**Exercise description:**
Write out each entry again. Keep every word exactly as it is.

— begin Dataset records —

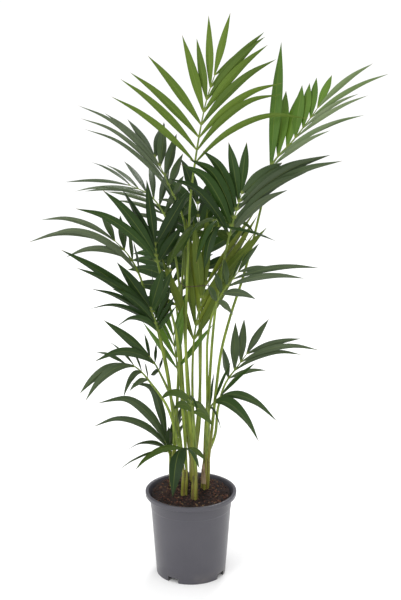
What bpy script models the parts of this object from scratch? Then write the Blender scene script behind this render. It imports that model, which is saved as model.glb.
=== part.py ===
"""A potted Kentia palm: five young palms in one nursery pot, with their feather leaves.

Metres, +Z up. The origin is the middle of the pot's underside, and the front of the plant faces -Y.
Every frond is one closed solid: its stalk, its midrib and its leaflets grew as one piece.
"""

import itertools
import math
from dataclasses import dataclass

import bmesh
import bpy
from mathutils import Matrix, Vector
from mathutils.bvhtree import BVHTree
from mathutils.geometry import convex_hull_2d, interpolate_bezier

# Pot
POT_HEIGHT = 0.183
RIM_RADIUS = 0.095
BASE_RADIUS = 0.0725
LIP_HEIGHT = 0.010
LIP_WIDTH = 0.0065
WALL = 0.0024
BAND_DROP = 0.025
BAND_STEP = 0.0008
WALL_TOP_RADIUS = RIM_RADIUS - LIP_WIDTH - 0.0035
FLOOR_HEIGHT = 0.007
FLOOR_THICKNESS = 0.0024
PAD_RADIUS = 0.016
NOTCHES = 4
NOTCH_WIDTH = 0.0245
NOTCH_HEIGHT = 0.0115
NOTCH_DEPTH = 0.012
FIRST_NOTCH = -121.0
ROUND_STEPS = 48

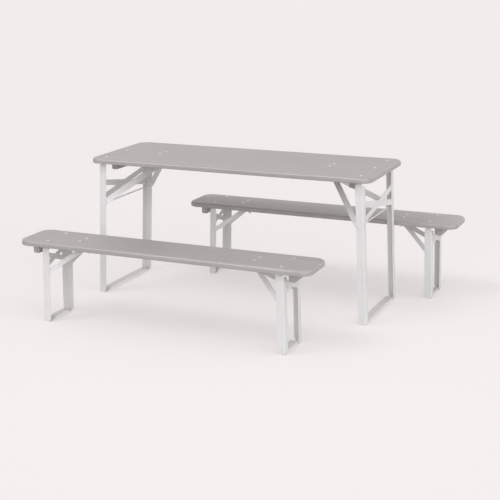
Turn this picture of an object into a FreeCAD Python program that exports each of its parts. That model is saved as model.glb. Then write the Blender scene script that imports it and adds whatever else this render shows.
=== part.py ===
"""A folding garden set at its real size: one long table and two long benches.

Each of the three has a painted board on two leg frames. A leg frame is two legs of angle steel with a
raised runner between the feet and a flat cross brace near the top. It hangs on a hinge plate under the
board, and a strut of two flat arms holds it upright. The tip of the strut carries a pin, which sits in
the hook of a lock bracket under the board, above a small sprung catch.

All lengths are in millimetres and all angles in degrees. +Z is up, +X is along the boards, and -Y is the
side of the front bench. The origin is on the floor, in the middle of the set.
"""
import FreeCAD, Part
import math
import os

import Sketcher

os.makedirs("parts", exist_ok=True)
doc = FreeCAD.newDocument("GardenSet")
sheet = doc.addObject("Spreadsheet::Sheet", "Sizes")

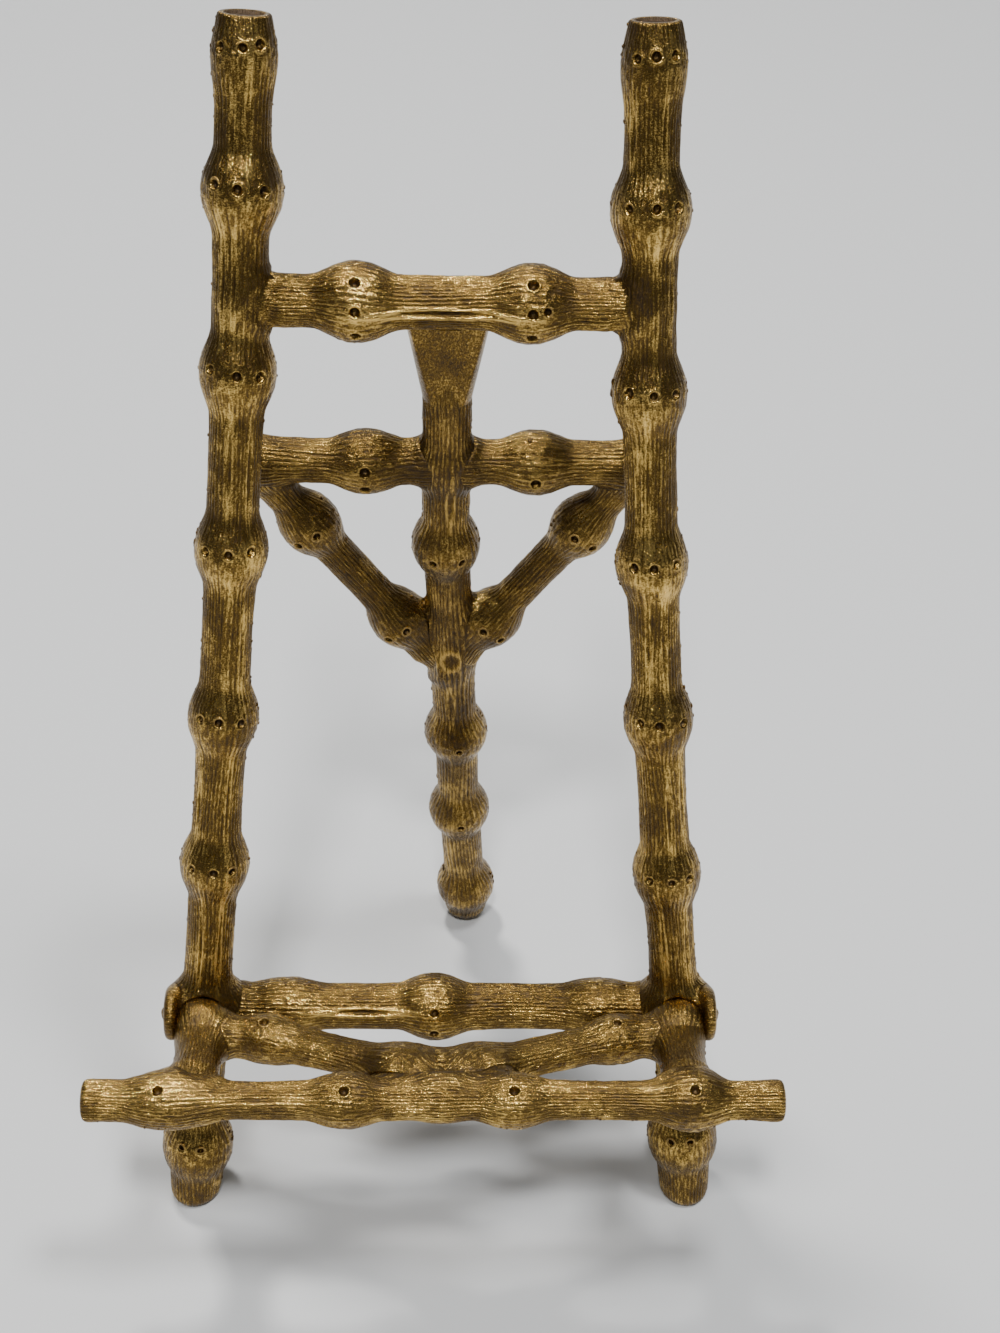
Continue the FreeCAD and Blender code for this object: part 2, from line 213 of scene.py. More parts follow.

— end Dataset records —

**Written response:**
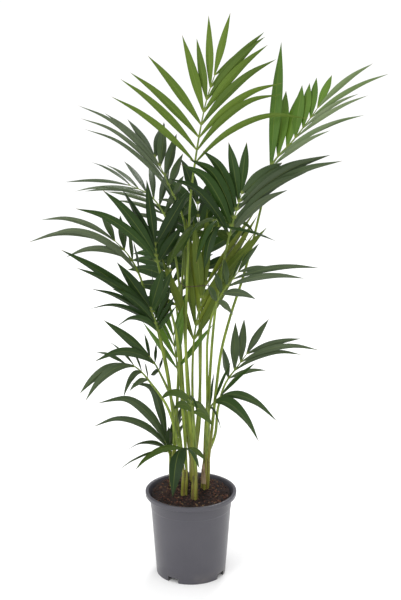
What bpy script models the parts of this object from scratch? Then write the Blender scene script behind this render. It imports that model, which is saved as model.glb.
=== part.py ===
"""A potted Kentia palm: five young palms in one nursery pot, with their feather leaves.

Metres, +Z up. The origin is the middle of the pot's underside, and the front of the plant faces -Y.
Every frond is one closed solid: its stalk, its midrib and its leaflets grew as one piece.
"""

import itertools
import math
from dataclasses import dataclass

import bmesh
import bpy
from mathutils import Matrix, Vector
from mathutils.bvhtree import BVHTree
from mathutils.geometry import convex_hull_2d, interpolate_bezier

# Pot
POT_HEIGHT = 0.183
RIM_RADIUS = 0.095
BASE_RADIUS = 0.0725
LIP_HEIGHT = 0.010
LIP_WIDTH = 0.0065
WALL = 0.0024
BAND_DROP = 0.025
BAND_STEP = 0.0008
WALL_TOP_RADIUS = RIM_RADIUS - LIP_WIDTH - 0.0035
FLOOR_HEIGHT = 0.007
FLOOR_THICKNESS = 0.0024
PAD_RADIUS = 0.016
NOTCHES = 4
NOTCH_WIDTH = 0.0245
NOTCH_HEIGHT = 0.0115
NOTCH_DEPTH = 0.012
FIRST_NOTCH = -121.0
ROUND_STEPS = 48

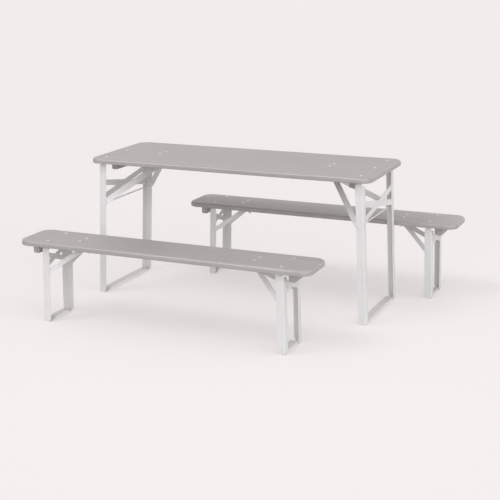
Turn this picture of an object into a FreeCAD Python program that exports each of its parts. That model is saved as model.glb. Then write the Blender scene script that imports it and adds whatever else this render shows.
=== part.py ===
"""A folding garden set at its real size: one long table and two long benches.

Each of the three has a painted board on two leg frames. A leg frame is two legs of angle steel with a
raised runner between the feet and a flat cross brace near the top. It hangs on a hinge plate under the
board, and a strut of two flat arms holds it upright. The tip of the strut carries a pin, which sits in
the hook of a lock bracket under the board, above a small sprung catch.

All lengths are in millimetres and all angles in degrees. +Z is up, +X is along the boards, and -Y is the
side of the front bench. The origin is on the floor, in the middle of the set.
"""
import FreeCAD, Part
import math
import os

import Sketcher

os.makedirs("parts", exist_ok=True)
doc = FreeCAD.newDocument("GardenSet")
sheet = doc.addObject("Spreadsheet::Sheet", "Sizes")

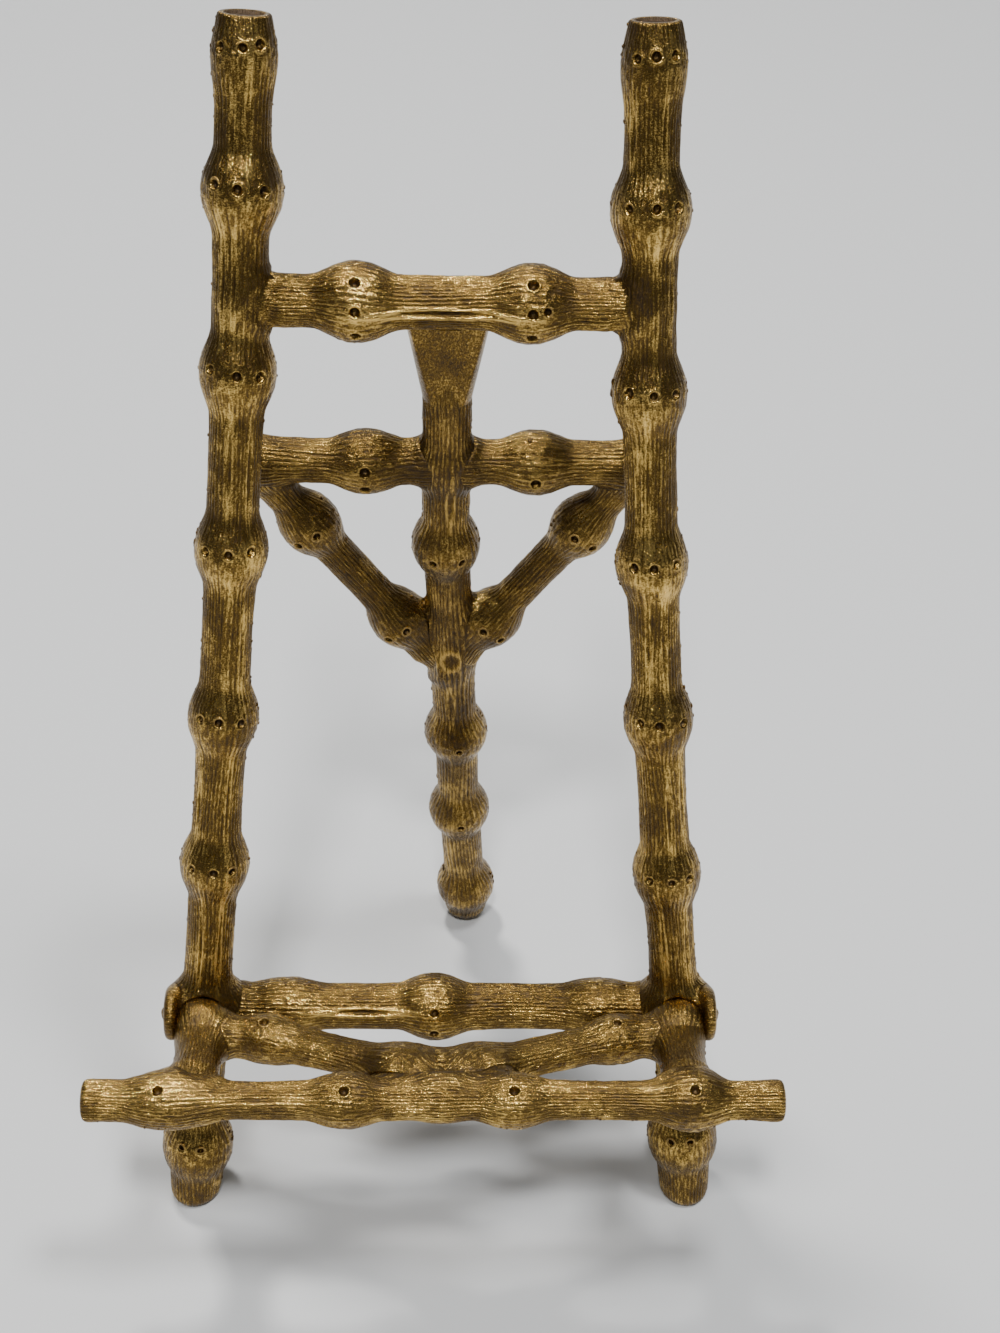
Continue the FreeCAD and Blender code for this object: part 2, from line 213 of scene.py. More parts follow.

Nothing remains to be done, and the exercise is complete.